Shelf Stations

After 8 hours of transit time we have moved from our deepest station at the Peru-Chili trench to our shallowest station on the continental shelf (Station 2). We are 7 miles from the coast of Peru, city lights glow along the night horizon – a small tease of land only one week into a two month cruise. Our depth is around 150 meters so sampling is quick, we will do two similar shallow stations on the shelf within the next two days. Continental margins are interesting locations to study trace metal chemistry because they receive inputs from land and rivers and can exchange metals at the sediment-water interface.

Our stations thus far have been located in a coastal upwelling zone. Winds patterns move air parallel to the coast of Peru pushing surface waters in the same general direction. Friction from surface water pulls on deeper water, but the Coriolis effect causes the direction of flow to deflect to the left in the southern hemisphere.
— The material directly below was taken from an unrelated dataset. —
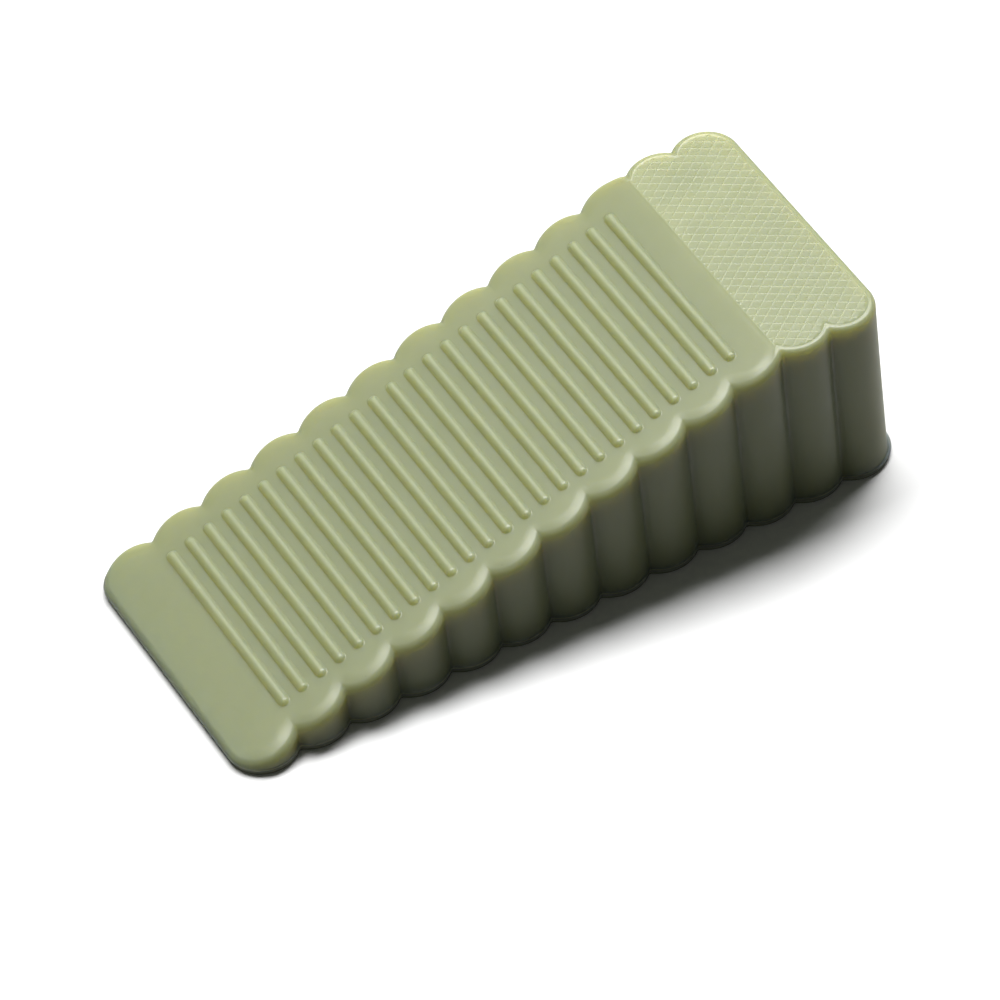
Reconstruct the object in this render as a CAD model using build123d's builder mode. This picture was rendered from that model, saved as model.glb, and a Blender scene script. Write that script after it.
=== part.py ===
"""Door wedge: a soft moulded wedge with scalloped sides, bonded to a thin anti-slip sole.

Millimetres. The origin is at the middle of the footprint, on the floor: +X runs from the thin toe
to the tall heel, +Z is up, and the wedge is the same on both sides of the XZ plane.
"""

import os
from math import cos, radians, sin, tan

from build123d import *

# Plan: two rows of round lobes, with straight edges across the toe and the heel
lobe_count = 13
lobe_pitch = 9.0
lobe_radius = 6.3
row_offset = 19.65
waist = 0.5
groove_radius = 0.4
length = (lobe_count - 1) * lobe_pitch + 2 * lobe_radius

# Side view: a slope from the toe to a level heel platform
toe_height = 1.7
slope_angle = 18.2
platform_length = 19.9
crease_radius = 5.0
rim_radius = 1.0
draft_angle = 0.6

# Lip around the foot of the heel wall
lip_depth = 0.7
lip_height = 1.4
lip_edge_radius = 0.5

# Anti-slip sole, bonded under the body and set back a little from its edge
sole_thickness = 0.8
sole_setback = 0.25

# Half-round ribs across the slope
rib_count = 25
rib_pitch = 3.625
rib_radius = 1.0
rib_height = 0.75
rib_length = 38.4
first_rib_from_toe = 12.6

# Cross-hatched tread on the platform
tread_spacing = 1.6
tread_angle = 36.2
tread_line_width = 0.35
tread_height = 0.2
tread_rim_gap = 0.1

toe_x = -length / 2
heel_x = length / 2
platform_x = heel_x - platform_length
height = toe_height + (platform_x - toe_x) * tan(radians(slope_angle))
block_top = height + rim_radius
first_lobe_x = toe_x + lobe_radius
last_lobe_x = heel_x - lobe_radius


def draft(z):
    """How far the side walls have moved in at height z."""
    return (z - sole_thickness) * tan(radians(draft_angle))


def row_y(x):
    """Distance of a lobe row from the centre line: the long sides are slightly waisted."""
    t = (x - first_lobe_x) / (last_lobe_x - first_lobe_x)
    return row_offset - waist * 4 * t * (1 - t)


def footprint(z, inset=0.0, heel_setback=0.0):
    """Scalloped outline at height z, moved in by inset all round and by heel_setback at the heel."""
    xs = [first_lobe_x + i * lobe_pitch for i in range(lobe_count)]
    row = [(x, row_y(x) - inset) for x in xs]
    row[0] = (first_lobe_x + inset, row_offset - inset)
    row[-1] = (last_lobe_x - inset - heel_setback, row_offset - inset)
    toe_edge = (row[0][0] - lobe_radius, row[0][1])
    heel_edge = (row[-1][0] + lobe_radius, row[-1][1])
    edge = [toe_edge, *row, heel_edge]
    with BuildSketch(Plane.XY.offset(z)) as plan:
        with BuildLine():
            Polyline(*[(x, -y) for x, y in edge], *reversed(edge), close=True)
        make_face()
        with Locations(*row, *[(x, -y) for x, y in row]):
            Circle(lobe_radius)
        grooves = plan.vertices().filter_by(lambda v: row[0][0] < v.X < row[-1][0])
        fillet(grooves, radius=groove_radius)
    return plan.sketch


# One rib: a round bar with ball ends, along Y
with BuildPart() as rib:
    with BuildSketch(Plane.YZ) as rib_profile:
        SlotOverall(rib_length, 2 * rib_radius)
        split(bisect_by=Plane.XZ, keep=Keep.TOP)
    revolve(axis=Axis.Y, revolution_arc=360)

# The tread: two families of fine raised lines over the platform, inside its rim
tread_x = (platform_x + heel_x - lip_depth) / 2
tread_margin = draft(height) + rim_radius + tread_rim_gap
tread_reach = 2 * (row_offset + lobe_radius) + platform_length
with BuildSketch(Plane.XY.offset(height)) as tread:
    for angle in (tread_angle, -tread_angle):
        with Locations(Location((tread_x, 0), angle)):
            with GridLocations(1, tread_spacing, 1, round(tread_reach / tread_spacing)):
                Rectangle(tread_reach, tread_line_width)
    add(footprint(0, tread_margin, lip_depth), mode=Mode.INTERSECT)
    with Locations((tread_x + tread_margin / 2, 0)):
        Rectangle(platform_length - tread_margin, tread_reach, mode=Mode.INTERSECT)

# The body: a heel lip, a drafted scalloped block cut to the side view, ribs and tread
with BuildPart() as wedge_body:
    with BuildSketch(Plane.XY.offset(sole_thickness)):
        with Locations((last_lobe_x, -row_offset), (last_lobe_x, row_offset)):
            Circle(lobe_radius)
        with Locations((last_lobe_x, 0)):
            Rectangle(2 * lobe_radius, 2 * row_offset)
    extrude(amount=lip_height)
    fillet(wedge_body.edges().group_by(Axis.Z)[-1], radius=lip_edge_radius)

    foot = footprint(sole_thickness, heel_setback=lip_depth)
    loft([foot, footprint(block_top, draft(block_top), lip_depth)], ruled=True)
    with BuildSketch(Plane.XZ) as side_view:
        with BuildLine():
            Polyline(
                (toe_x, 0),
                (heel_x, 0),
                (heel_x, height),
                (platform_x, height),
                (toe_x, toe_height),
                close=True,
            )
        make_face()
        fillet(side_view.vertices().sort_by_distance((platform_x, height))[0], radius=crease_radius)
    extrude(amount=length, both=True, mode=Mode.INTERSECT)

    top = wedge_body.faces().filter_by(lambda f: f.normal_at().Z > cos(radians(2 * slope_angle)))
    rim = top.edges().filter_by(
        lambda e: e.geom_type != GeomType.LINE or not first_lobe_x < e.center().X < last_lobe_x
    )
    fillet(rim, radius=rim_radius)

    along_slope = (cos(radians(slope_angle)), sin(radians(slope_angle)))
    for i in range(rib_count):
        distance = first_rib_from_toe + i * rib_pitch
        x = toe_x + distance * along_slope[0] + (rib_radius - rib_height) * along_slope[1]
        z = toe_height + distance * along_slope[1] - (rib_radius - rib_height) * along_slope[0]
        add(rib.part.moved(Location((x, 0, z))))
    extrude(tread.sketch, amount=tread_height)
wedge_body.part.label = "wedge_body"

# The sole: a thin sheet of the same outline, set back from the body's edge
with BuildPart() as grip_sole:
    extrude(footprint(0, inset=sole_setback), amount=sole_thickness)
grip_sole.part.label = "grip_sole"

os.makedirs("parts", exist_ok=True)
for piece in (wedge_body, grip_sole):
    export_step(piece.part, f"parts/{piece.part.label}.step")
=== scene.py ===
"""Looks of the door wedge: a moulded rubber body with ribs and tread, on a thin anti-slip sole.

Lengths in the shape functions are millimetres in the part's own frame: +X runs from the thin toe
to the tall heel, +Z is up. mesh_object() turns them into metres.
"""

from math import cos, radians, sin, tan

import bpy
import numpy as np
from mathutils import Matrix, Vector, geometry, kdtree, noise


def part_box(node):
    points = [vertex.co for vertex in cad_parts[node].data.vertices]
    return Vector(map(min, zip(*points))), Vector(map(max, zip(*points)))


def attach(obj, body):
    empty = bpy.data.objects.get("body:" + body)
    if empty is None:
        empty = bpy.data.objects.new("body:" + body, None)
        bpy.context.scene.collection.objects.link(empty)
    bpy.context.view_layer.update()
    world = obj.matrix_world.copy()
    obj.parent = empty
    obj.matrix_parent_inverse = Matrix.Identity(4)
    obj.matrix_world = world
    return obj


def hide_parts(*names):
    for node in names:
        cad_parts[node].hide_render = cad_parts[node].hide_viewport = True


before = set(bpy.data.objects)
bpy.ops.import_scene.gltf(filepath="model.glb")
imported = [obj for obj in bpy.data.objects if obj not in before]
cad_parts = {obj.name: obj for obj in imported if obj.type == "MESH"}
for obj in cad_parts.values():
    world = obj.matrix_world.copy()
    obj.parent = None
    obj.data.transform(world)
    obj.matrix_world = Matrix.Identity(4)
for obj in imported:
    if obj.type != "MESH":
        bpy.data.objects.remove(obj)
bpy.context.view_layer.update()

MM = 0.001
body_low, body_high = (np.array(corner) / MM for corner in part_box("wedge_body"))
sole_low, sole_high = (np.array(corner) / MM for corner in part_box("grip_sole"))

# Foot of the walls: a rounded edge under a fine bead, and a lip round the foot of the heel wall
foot_rounding = 0.08
foot_height = 0.2
bead_depth = 0.14
bead_height = 0.35
lip_depth = 0.7
lip_top = (1.1, 1.5)

# Plan: two rows of round lobes between a straight toe edge and a straight heel edge.
# The long sides are a little waisted, and their middle lobes drift towards the heel.
lobe_count = 13
lobe_radius = 6.3
toe_x = body_low[0]
heel_x = body_high[0]
first_lobe_x = toe_x + lobe_radius
last_lobe_x = heel_x - lobe_radius
lobe_pitch = (last_lobe_x - first_lobe_x) / (lobe_count - 1)
row_offset = body_high[1] - lobe_radius - bead_depth
waist = 0.5
drift = 0.7
groove_radius = 0.55

# Side view: a slope from the toe to a level heel platform, both a little crowned
tread_room = 0.12
crown = 0.08
crown_width = 6.0
sole_top = body_low[2]
height = body_high[2] - tread_room - crown
slope = radians(18.2)
platform_length = 19.9
platform_x = heel_x - platform_length
toe_height = height - (platform_x - toe_x) * tan(slope)
crease_length = 0.7

# Walls: they lean in towards the top, the more so near the foot
wall_inset = 0.15
heel_inset = 0.3
wall_flare = 1.6
toe_setback = 0.7
full_heel_setback = heel_inset + lip_depth + bead_depth

# Rims, as a width and a drop, and the raised line just inside the platform's rim
slope_rim = (1.0, 1.0)
platform_rim = (0.95, 0.95)
rim_share = 0.62
border_height = 0.04

# Tops of the lobes beside the slope, which fall away towards their edge
dome_width = 2.9
dome_fall = 0.55
dome_power = 1.7
dome_blend = 1.2

# Ribs across the slope
rib_count = 25
rib_pitch = 3.635 * cos(slope)
rib_radius = 1.0
rib_height = 0.6
rib_fillet = 0.3
rib_half_length = 19.2
first_rib_x = toe_x + 12.55 * cos(slope)

# Crossing lines: the platform's tread, and the hatch under the sole
tread_spacing = 1.58
tread_angle = radians(36.2)
tread_half_width = 0.12
tread_height = 0.042
# Painted highlight: how much paler the tread lines, the line where the tread starts and the
# platform's glint patches are painted
tread_highlight_paint = 0.08
hatch_depth = 0.3
sole_setback = 0.12

# Points along each straight end of an outline
body_edge_count = 70
sole_edge_count = 220


# ---------------------------------------------------------------- small maths

def smooth(low, high, value):
    """0 below low, 1 above high, with a soft change between them."""
    t = np.clip((value - low) / (high - low), 0.0, 1.0)
    return t * t * (3.0 - 2.0 * t)


def soft_max(a, b, width):
    """The larger of a and b, with the corner where they cross rounded over width."""
    return np.maximum(a, b) + np.maximum(width - np.abs(a - b), 0.0) ** 2 / (4.0 * width)


def wave(points, scale, seed):
    """Smooth noise from -1 to 1 at 2-D points; scale is the size of its features."""
    return np.array([noise.noise((x / scale, y / scale, seed)) for x, y in points])


def blend(table, keys, wanted):
    """Each column of a table of points, interpolated at its own wanted key."""
    upper = np.clip(np.searchsorted(keys, wanted), 1, len(keys) - 1)
    mix = np.clip((wanted - keys[upper - 1]) / (keys[upper] - keys[upper - 1]), 0, 1)[:, None]
    column = np.arange(table.shape[1])
    return table[upper - 1, column] * (1 - mix) + table[upper, column] * mix


# ---------------------------------------------------------------- outline

def arc(centre, radius, start, end, count, concave=False):
    """Points and outward normals of an arc; its normals turn from angle start to angle end."""
    angles = np.linspace(start, end, count)
    normals = np.stack([np.cos(angles), np.sin(angles)], axis=1)
    return centre + normals * (-radius if concave else radius), normals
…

The result is a net westward movement of warm surface waters away from the coast, which is replenished by the upwelling of nutrient rich, cool bottom waters (known as the Ekman spiral, pictured below for the northern hemisphere where the Coriolis effect deflects to the right).

Ekman spiral(Source: noaa.gov)

Nutrient rich upwelling zones are biologically productive environments, important to fisheries and filled with wildlife. We’ve spotted three different humpback whales spouting and breaching in the distance (below, if you look close you can see a flipper). Our boat is surrounded by seals at the moment…there’s a group of 15 swimming around in the light from the ship, they are probably accustomed to snagging a free meal from fishing boats in the area.

whale

group

Above, members of the science team are on deck waiting to deploy sampling equipment, notice all the jackets and hats despite being close to the equator. Water upwelled near the coast comes from the deep Pacific and is cooler than surface waters at the same latitude. Moving westward along the cruise track and out of the upwelling zone, we will eventually encounter more tropical weather.